In accordance with the Rule 144A Deposit Agreement, the Rule 144A Deposit Agreement will be terminated 30 days after notice of termination is first provided to registered holders of Rule 144A GDRs. It is currently anticipated that the Rule 144A GDR program will terminate on 9 July 2012. No deposits of ordinary shares of NOVATEK will be accepted into the Rule 144A GDR program once the program is terminated.
 
Until the expiration of the six-month period following the date of termination, holders of Rule 144A GDRs may deliver their NOVATEK Rule 144A GDRs to the Depositary for cancellation and withdrawal of the underlying ordinary shares of NOVATEK, subject to and in accordance with the terms and conditions in the Rule 144A Deposit Agreement, or Regulation S GDRs, provided that the appropriate certifications are given to the Depositary. Holders of Rule 144A GDRs who elect to withdraw the ordinary shares underlying their Rule 144A GDRs or those who elect to convert their Rule 144A GDRs into Regulation S GDRs, subject to delivery to the depositary of the required certifications, will pay $0.05 per GDR in connection with such withdrawal or conversion, as the case may be.
 
It is anticipated that the Depositary will notify registered holders of Rule 144A GDRs of the termination of the Rule 144A GDR program and the process to be followed in order to cancel the Rule 144A GDRs.
 
As provided in the Rule 144A Deposit Agreement, at any time after the expiration of the six–month period following the date of termination, the Depositary may sell the ordinary shares of NOVATEK represented by the Rule 144A GDRs then outstanding and apply proceeds of such sale in accordance with the Rule 144A Deposit Agreement.
 
General
 
Neither this announcement nor the information contained therein is an offer, or an invitation to make offers, sell, purchase, exchange or transfer any securities or other financial instruments in the Russian Federation or to or for the benefit of any person in Russia, and does not constitute and is not purported to constitute an offering to investors who are not “qualified investors” (as defined in the Russian Federal Law on the Securities Market) or advertisement of any securities or other financial instruments in Russia. This announcement and the information contained therein must not be passed on to third parties or otherwise be made publicly available in Russia. Distribution of this document does not constitute placement and/or public circulation of securities or other financial instruments in Russia. The depositary receipts of Joint Stock Company “NOVATEK” have not been registered in the Russian Federation and are not intended for or admitted to “placement” or “public circulation” in Russia.
 
Notice to U.S. investors
 
Global depositary receipts of Joint Stock Company “NOVATEK” and ordinary shares represented by the global depositary receipts of Joint Stock Company “NOVATEK” have not been and will not be registered under the US Securities Act of 1933 or the securities laws of any state of the U.S., and may not be offered, sold, delivered or transferred except pursuant to an available exemption from or in a transaction not subject to the registration requirements of the U.S. Securities Act of 1933 and applicable U.S. state securities laws.
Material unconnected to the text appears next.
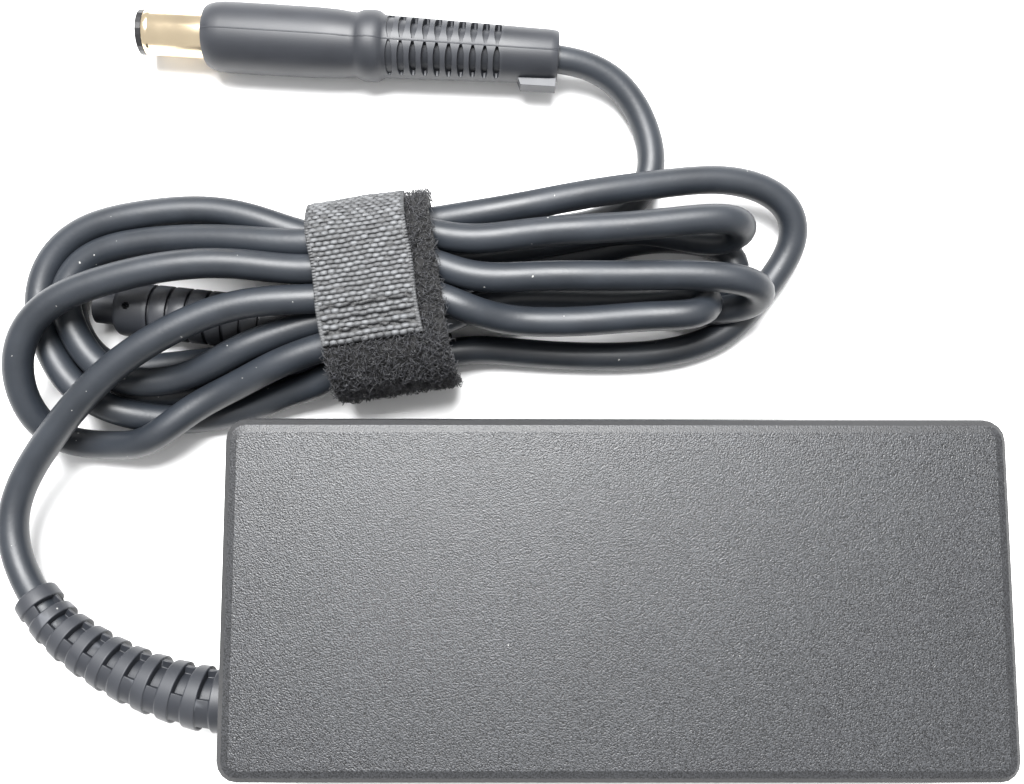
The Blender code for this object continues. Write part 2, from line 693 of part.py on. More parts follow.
def make_thermal_pads(seat, start, end):
    """A soft pad between each heatsink's top edge and the heat spreader."""
    spreader_bottom = CASE_HEIGHT - WALL - GAP - SPREADER_THICKNESS
    high = spreader_bottom - GAP
    for side in ("primary", "output"):
        plate, along, across, _ = BLOCKS[f"{side}_heatsink"]
        low = seat + plate[2] + GAP
        size = (max(plate[0], PAD_WIDTH), max(plate[1], PAD_WIDTH), high - low)
        centre = (board_place(along, start, end), across, (low + high) / 2)
        box(f"{side}_thermal_pad", size, centre, PAD_GREY)


def bent_wire(name, leaves, foot, seat, finish):
    """A wire that leaves along X, bends down at its foot and ends on the board."""
    x, across, level = leaves
    back = math.copysign(WIRE_BEND, x - foot)
    points = [
        leaves,
        (foot + back, across, level),
        (foot + back * 0.3, across, level - WIRE_BEND * 0.3),
        (foot, across, level - WIRE_BEND),
        (foot, across, seat),
    ]
    tube(name, points, WIRE_RADIUS, finish, 1)


def make_inner_wires(seat, start, end, terminals, pins):
    """Three mains wires and three output wires, each bent down to the board."""
    finishes = {"live": WIRE_BROWN, "neutral": WIRE_BLUE, "earth": WIRE_GREEN}
    for name, (across, rise) in pins.items():
        leaves = (terminals - GAP, across, SEAM_HEIGHT + rise)
        bent_wire(f"{name}_wire", leaves, end - 2 * WIRE_RADIUS, seat, finishes[name])
    boot_inner = EXIT[0] + WALL + 2 * GAP + BOOT_FLANGE_THICKNESS
    output_wires = (("positive_wire", WIRE_RED), ("return_wire", WIRE_BLACK), ("sense_wire", WIRE_WHITE))
    for order, (name, finish) in enumerate(output_wires):
        leaves = (boot_inner, EXIT[1] + (order - 1) * WIRE_PITCH, SEAM_HEIGHT)
        bent_wire(name, leaves, start + 4 * WIRE_RADIUS, seat, finish)


def make_boot():
    """The strain relief: flange inside the case, neck through its wall, ribbed and tapering sleeve."""
    level = (EXIT[1], SEAM_HEIGHT)
    inside = EXIT[0] + WALL + GAP
    outside = EXIT[0] - GAP
    collar_end = outside - BOOT_COLLAR_LENGTH
    sleeve = [
        (inside + BOOT_FLANGE_THICKNESS, BOOT_FLANGE_DIAMETER),
        (inside, BOOT_FLANGE_DIAMETER),
        (inside - BOOT_STEP, BOOT_NECK_DIAMETER),
        (outside + BOOT_STEP, BOOT_NECK_DIAMETER),
        (outside, BOOT_COLLAR_DIAMETER),
        (collar_end, BOOT_COLLAR_DIAMETER),
    ]
    points = [(x, *level) for x, _ in sleeve]
    radii = [diameter / 2 for _, diameter in sleeve]

    bend = [(*from_exit(x, y), z) for x, y, z in BOOT_ROUTE]
    route = smooth_route([(collar_end - BOOT_STEP, *level), *bend], BOOT_SAMPLE)
    run = [0.0]
    for before, after in zip(route, route[1:]):
        run.append(run[-1] + (after - before).length)
    total = run[-1]
    ribs = round(total / BOOT_RIB_PITCH)
    pitch = total / ribs
    index = 0
    for rib in range(ribs):
        last = rib == ribs - 1
        for share, grooved in ((0, 0), (1, 0)) if last else BOOT_RIB_SHAPE:
            target = (rib + share) * pitch
            while index < len(run) - 2 and run[index + 1] < target:
                index += 1
            part = min(1, max(0, (target - run[index]) / (run[index + 1] - run[index])))
            points.append(tuple(route[index].lerp(route[index + 1], part)))
            width = BOOT_WALL_DIAMETER + (BOOT_END_DIAMETER - BOOT_WALL_DIAMETER) * target / total
            radii.append(width / 2 - grooved * BOOT_RIB_DEPTH)
    tube("lead_boot", points, radii, MOULDED_BLACK, 3)


def make_lead():
    """The lead's two plain stretches and the hank between them."""
    radius = CORD_DIAMETER / 2
    before, last = (Vector((*from_exit(x, y), z)) for x, y, z in BOOT_ROUTE[-2:])
    leaves = last + (last - before).normalized() * LEAD_END_ROOM
    lead = [leaves] + [(*from_exit(x, y), z) for x, y, z in LEAD_ROUTE]
    tube("cable_lead", smooth_route(lead, CORD_STEP), radius, CORD_GREY)

    tail = [(*from_exit(x, y), radius + rise) for x, y, rise in TAIL_ROUTE]
    reach = PLUG_LENGTH + LEAD_END_ROOM
    x, y = from_exit(*PLUG_TIP)
    enters = (x + reach * math.cos(PLUG_TURN), y + reach * math.sin(PLUG_TURN), PLUG_LEVEL)
    tube("cable_tail", smooth_route([*tail, enters], CORD_STEP), radius, CORD_GREY)

    ring = [from_exit(x, y) for x, y in HANK_OUTLINE]
    edge = [(point.x, point.y) for point in smooth_route([(*point, 0) for point in ring], CORD_STEP)]
    eye_length = CONVERTER_NECK_LENGTH + CONVERTER_BODY_LENGTH
    eye_start = Vector(from_exit(*CONVERTER_NOSE))
    along = Vector((math.cos(CONVERTER_TURN), math.sin(CONVERTER_TURN)))
    across = Vector((-along.y, along.x))
    eye_centre = eye_start + along * eye_length / 2
    eye_width = CONVERTER_BODY_DIAMETER + 2 * HANK_EYE_ROOM
    corners = rounded_rectangle(
        eye_length + 2 * HANK_EYE_END_ROOM, eye_width, HANK_EYE_CORNER, steps=3
    )
    eye = [tuple(eye_centre + along * x + across * y) for x, y in corners]
    hank = outline("cable_hank", [edge, eye], HANK_HEIGHT, CORD_GREY, (0, 0, HANK_HEIGHT / 2))

    waist_height = STRAP_WAIST_TOP - STRAP_WAIST_BOTTOM
    waist = rounded_rectangle(STRAP_WAIST_WIDTH, waist_height, STRAP_CORNER)
    around = rounded_rectangle(2 * STRAP_WAIST_WIDTH, 3 * HANK_HEIGHT, GAP, steps=1)
    cut_width = LOOP_TAPE_WIDTH + 2 * GAP
    centre, turn = strap_place(LOOP_TAPE_SHIFT)
    groove = outline("strap_groove", [around, waist], cut_width, CORD_GREY, centre, turn)
    boolean(hank, groove)


def strap_place(shift):
    """Where a strap tape's section stands, moved along the hank by the shift."""
    centre = from_exit(*STRAP_CENTRE)
    x = centre[0] + shift * math.cos(STRAP_TURN)
    y = centre[1] + shift * math.sin(STRAP_TURN)
    level = (STRAP_WAIST_TOP + STRAP_WAIST_BOTTOM) / 2
    return (x, y, level), (math.pi / 2, 0, math.pi / 2 + STRAP_TURN)


def strap_ring(name, inner_rise, thickness, tape_width, shift, finish):
    """A closed band round the waist, its inner face that far off it."""
    width, height = STRAP_WAIST_WIDTH, STRAP_WAIST_TOP - STRAP_WAIST_BOTTOM
    loops = []
    for rise in (inner_rise + thickness, inner_rise):
        loops.append(rounded_rectangle(width + 2 * rise, height + 2 * rise, STRAP_CORNER + rise))
    return outline(name, loops, tape_width, finish, *strap_place(shift))


def make_strap():
    strap_ring(
        "strap_loop_tape", GAP, LOOP_TAPE_THICKNESS, LOOP_TAPE_WIDTH, LOOP_TAPE_SHIFT, LOOP_BLACK
    )
    over = GAP + LOOP_TAPE_THICKNESS + GAP
    hook = strap_ring("strap_hook_tape", over, HOOK_TAPE_THICKNESS, HOOK_TAPE_WIDTH, 0, HOOK_GREY)
    centre = Vector(strap_place(0)[0])
    turn = (0, 0, STRAP_TURN)
    across = Vector((-math.sin(STRAP_TURN), math.cos(STRAP_TURN), 0))
    width, height = 2 * STRAP_WAIST_WIDTH, 3 * HANK_HEIGHT
    low = centre.copy()
    low.z = HOOK_TAPE_BACK_END - height / 2
    size = (2 * HOOK_TAPE_WIDTH, width, height)
    boolean(hook, box("hook_tape_under", size, low, HOOK_GREY, turn=turn))
    ahead = centre + across * (HOOK_TAPE_FRONT_END - width / 2)
    boolean(hook, box("hook_tape_front", size, ahead, HOOK_GREY, turn=turn))


def axis_frame(name, start, turn):
    """An empty whose Z runs along a plug from its tip, level with the ground."""
    frame = bpy.data.objects.new(name, None)
    frame.location = start
    frame.rotation_euler = (0, math.pi / 2, turn)
    PARTS.objects.link(frame)
    return frame


def make_plug():
    """The barrel plug: its overmould, contacts and insulator on one axis."""
    frame = axis_frame("plug_axis", (*from_exit(*PLUG_TIP), PLUG_LEVEL), PLUG_TURN)
    socket_floor = PLUG_GRIP_START + PLUG_SOCKET_DEPTH
    grip, end = PLUG_GRIP_DIAMETER / 2, PLUG_END_DIAMETER / 2
    socket = BARREL_DIAMETER / 2 + GAP
    round_off = min(PLUG_NOSE_ROUND, grip - socket - PLUG_NOSE_LAND)
    rounded = PLUG_END_ROUND
    profile = [(0, PLUG_LENGTH), (end - rounded, PLUG_LENGTH), (end, PLUG_LENGTH - rounded)]
    slots_end = PLUG_SLOT_START + PLUG_SLOT_COUNT * PLUG_SLOT_PITCH
    profile.append((end, slots_end))
    for slot in reversed(range(PLUG_SLOT_COUNT)):
        far = PLUG_SLOT_START + slot * PLUG_SLOT_PITCH + PLUG_SLOT_WIDTH
        near = far - PLUG_SLOT_WIDTH
        share = slot / (PLUG_SLOT_COUNT - 1)
        outer = grip * PLUG_SLEEVE_SHARE * (1 - share) + end * share
        floor = outer - PLUG_SLOT_DEPTH
        profile += [(outer, far), (floor, far - SLOPE), (floor, near + SLOPE), (outer, near)]
    profile += [
        (grip * PLUG_BACK_SHARE, PLUG_RING_END),
        (grip, PLUG_RING_END - PLUG_RING_ROUND),
        (grip, PLUG_RING_START),
        (grip * PLUG_WAIST_SHARE, PLUG_RING_START - PLUG_WAIST_LENGTH),
        (grip, PLUG_GRIP_START + PLUG_FRONT_LENGTH),
        (grip, PLUG_GRIP_START + round_off),
        (grip - 0.3 * round_off, PLUG_GRIP_START + 0.3 * round_off),
        (grip - round_off, PLUG_GRIP_START),
        (socket, PLUG_GRIP_START),
        (socket, socket_floor),
        (0, socket_floor),
    ]
    turned("plug_overmould", profile, MOULDED_BLACK, frame)

    barrel, bore = BARREL_DIAMETER / 2, BARREL_DIAMETER / 2 - BARREL_WALL
    back = socket_floor - GAP

    def sleeve(name, outer, inner, start, finish, stop=back):
        profile = [(outer, stop), (outer, start), (inner, start), (inner, stop)]
        turned(name, profile, finish, frame, closed=True)

    sleeve("plug_outer_barrel", barrel, bore, TIP_RING_LENGTH + GAP, PLATED_BRASS)
    sleeve("plug_tip_ring", barrel, TIP_RING_BORE / 2, 0, MOULDED_BLACK, TIP_RING_LENGTH)
    sleeve(
        "plug_inner_sleeve", SLEEVE_DIAMETER / 2, SLEEVE_DIAMETER / 2 - SLEEVE_WALL,
        TIP_RING_LENGTH + GAP, PLATED_BRASS,
    )
    pin_start = TIP_RING_LENGTH + PIN_SETBACK
    pin = PIN_DIAMETER / 2
    profile = [(0, back), (pin, back), (pin, pin_start), (0, pin_start - pin)]
    turned("plug_centre_pin", profile, PLATED_BRASS, frame, steps=12)


def make_converter():
    """The converter tip: a ribbed body with a neck that holds its contact."""
    level = CONVERTER_BODY_DIAMETER / 2 + CONVERTER_LIFT
    frame = axis_frame("converter_axis", (*from_exit(*CONVERTER_NOSE), level), CONVERTER_TURN)
    body, neck = CONVERTER_BODY_DIAMETER / 2, CONVERTER_NECK_DIAMETER / 2
    body_start = CONVERTER_NECK_LENGTH
    body_end = body_start + CONVERTER_BODY_LENGTH
    profile = [(0, body_end)]
    profile += [(body * share, body_end - way) for share, way in CONVERTER_END_SHAPE]
    for rib in reversed(range(CONVERTER_RIB_COUNT)):
        near = body_start + CONVERTER_COLLAR_LENGTH + rib * CONVERTER_RIB_PITCH
        far = near + CONVERTER_GROOVE_WIDTH
        low = body - CONVERTER_GROOVE_DEPTH
        profile += [(body, far), (low, far - SLOPE), (low, near + SLOPE), (body, near)]
    contact = CONVERTER_CONTACT_DIAMETER / 2
    profile += [(body * share, body_start + way) for share, way in CONVERTER_SHOULDER_SHAPE]
    profile += [
        (neck, body_start),
        (neck, 0),
        (contact + GAP, 0),
        (contact + GAP, CONVERTER_SEAT_DEPTH),
        (0, CONVERTER_SEAT_DEPTH),
    ]
    turned("converter_body", profile, MOULDED_BLACK, frame, steps=20)
    profile = [
        (0, CONVERTER_SEAT_DEPTH - GAP),
        (contact, CONVERTER_SEAT_DEPTH - GAP),
        (contact, -CONVERTER_CONTACT_REACH),
        (0, -CONVERTER_CONTACT_REACH),
    ]
    turned("converter_contact", profile, PLATED_BRASS, frame, steps=12)


def build():
    make_case()
    terminals, pins = make_inlet()
    seat, start, end = make_board(terminals)
    make_board_parts(seat, start, end)
    make_choke(seat, (board_place(CHOKE_ALONG, start, end), CHOKE_ACROSS))
    make_transformer(seat, board_place(TRANSFORMER_ALONG, start, end))
    make_thermal_pads(seat, start, end)
    make_inner_wires(seat, start, end, terminals, pins)
    make_boot()
    make_lead()
    make_strap()
    make_plug()
    make_converter()


build()
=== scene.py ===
import math
import bmesh
import bpy
import numpy
from mathutils import Matrix, Vector


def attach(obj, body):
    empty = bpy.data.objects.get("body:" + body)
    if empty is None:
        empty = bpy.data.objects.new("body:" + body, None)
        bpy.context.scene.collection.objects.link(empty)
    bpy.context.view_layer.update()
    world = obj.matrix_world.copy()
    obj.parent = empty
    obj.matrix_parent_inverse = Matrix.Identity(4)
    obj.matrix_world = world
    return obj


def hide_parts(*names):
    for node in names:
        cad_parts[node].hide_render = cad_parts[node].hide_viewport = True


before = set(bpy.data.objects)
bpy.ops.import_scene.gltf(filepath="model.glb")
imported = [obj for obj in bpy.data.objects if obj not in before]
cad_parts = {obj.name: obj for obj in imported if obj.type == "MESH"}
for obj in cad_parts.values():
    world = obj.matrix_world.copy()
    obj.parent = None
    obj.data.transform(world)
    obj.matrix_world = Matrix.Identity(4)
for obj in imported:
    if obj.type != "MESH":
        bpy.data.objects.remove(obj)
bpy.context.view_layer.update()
mm = 0.001
sceneObjects = bpy.context.scene.collection
print("frame loaded,", len(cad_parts), "nodes")

# camera, lights and world; the floor is laid at the end
cameraSetup = {
    "place": (-0.01472, 0.01391, 0.16505),
    "turn": (5.83, -0.217, 0.064),
    "lens": 35.16,
    "sensor": 36,
}
cameraData = bpy.data.cameras.new("adapterCamera")
cameraData.lens = cameraSetup["lens"]
cameraData.sensor_width = cameraSetup["sensor"]
cameraData.clip_start = 0.005
cameraObject = bpy.data.objects.new("adapterCamera", cameraData)
cameraObject.location = cameraSetup["place"]
cameraObject.rotation_euler = [math.radians(angle) for angle in cameraSetup["turn"]]
sceneObjects.objects.link(cameraObject)
bpy.context.scene.camera = cameraObject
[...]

PAO NOVATEK is one of the largest independent natural gas producers in Russia, and in 2017, entered the global LNG market by successfully launching the Yamal LNG project. Founded in 1994, the Company is engaged in the exploration, production, processing and marketing of natural gas and liquid hydrocarbons. Upstream activities of the Company’s subsidiaries and joint ventures are concentrated mainly in the prolific Yamal-Nenets Autonomous Area, which is the world’s largest natural gas producing area and accounts for approximately 80% of Russia’s natural gas production and approximately 15% of the world’s gas production. NOVATEK is a public joint stock company established under the laws of the Russian Federation.